Knee joints are composed of different tissues including cartilage, ligaments and meniscus. The meniscus has a role in stabilizing the knee joint and protects cartilage during walking and sporting activities. Damage to meniscus through activity or age-related degeneration are major factors in the development of whole joint diseases like osteoarthritis. This condition is the number one cause of disability in the United States, affecting over 27 million people in the USA alone. Despite substantial developments in surgical techniques, instrumentation, and orthopaedic devices, long-term clinical outcomes are not satisfactory. We propose a multidisciplinary approach by combining our knowledge of human meniscus biology, expertise in stem cell biology and specialized support structures (scaffolds) and tissue regeneration (engineering) to repair torn/damaged meniscus tissue and to regenerate a partial section of meniscus tissue. The objectives include the selection of the appropriate stem cell type, refinement of scaffold with optimal biomechanical properties, and construction of the net shape to aid in surgically implanting the generated meniscus tissue to survive in a knee joint of an appropriate animal model. The ideal combinations of cells and scaffold will be prepared for human clinical trials. Successfully treating meniscal injury and deficiency at an early stage will reduce the incidence of secondary osteoarthritis and lessen the burden on healthcare.
The menisci are key components of the normal knee joint and loss of a meniscus invariably leads to irreversible joint damage and secondary osteoarthritis (the annual cost of treating osteoarthritis exceeds $120B in the US). Due to lack of intrinsic healing, the standard treatment for meniscal injury is surgical resection which eventually leads to secondary osteoarthritis.
Biomimetic meniscal repair that replicates biological, biochemical and biomechanical functions and addresses the major weaknesses in current treatment is more likely to succeed.
This application addresses an unmet medical need that, if successfully developed and made available to patients, will represent a significant improvement upon the current standard of care. Successfully treating meniscal injury and deficiency at an early stage will reduce the incidence of secondary osteoarthritis and lessen the burden on healthcare.

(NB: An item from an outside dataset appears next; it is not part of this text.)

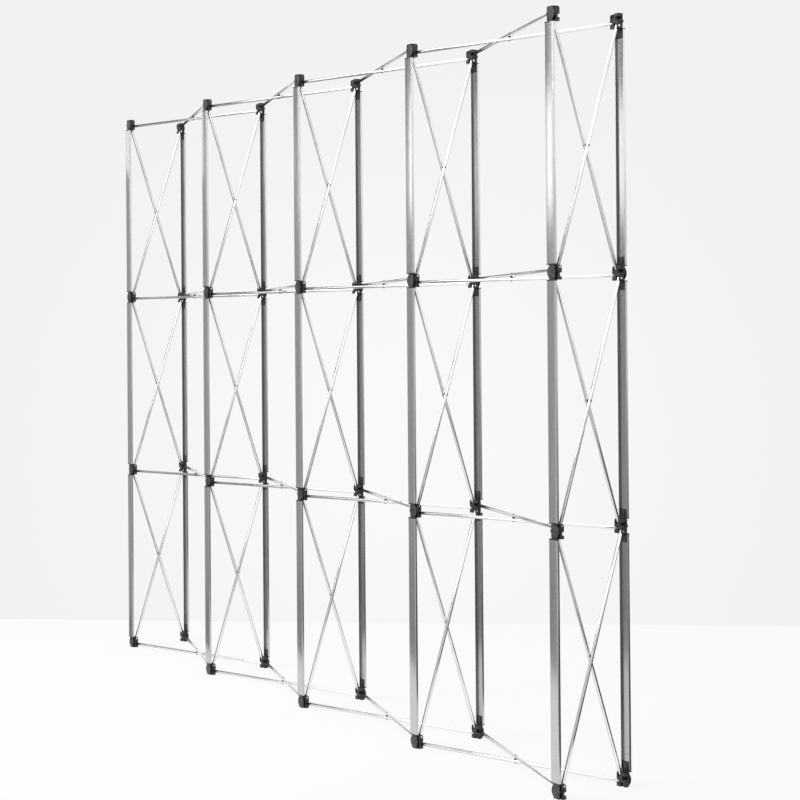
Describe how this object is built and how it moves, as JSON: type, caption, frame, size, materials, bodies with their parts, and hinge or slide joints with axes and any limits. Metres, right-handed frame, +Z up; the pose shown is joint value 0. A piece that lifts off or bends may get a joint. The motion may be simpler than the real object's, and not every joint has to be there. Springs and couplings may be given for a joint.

This grant proposal falls under the mission statement of the CIRM for funding innovative research. A stem cell based approach for treating meniscal lesions is not represented in CIRM’s current Translation Portfolio. This proposal will also expand the field in a new direction and integrate multidisciplinary methods. If successful, this will further validate the significance of the CIRM program and will help maintain California's leading position at the cutting edge of biomedical research.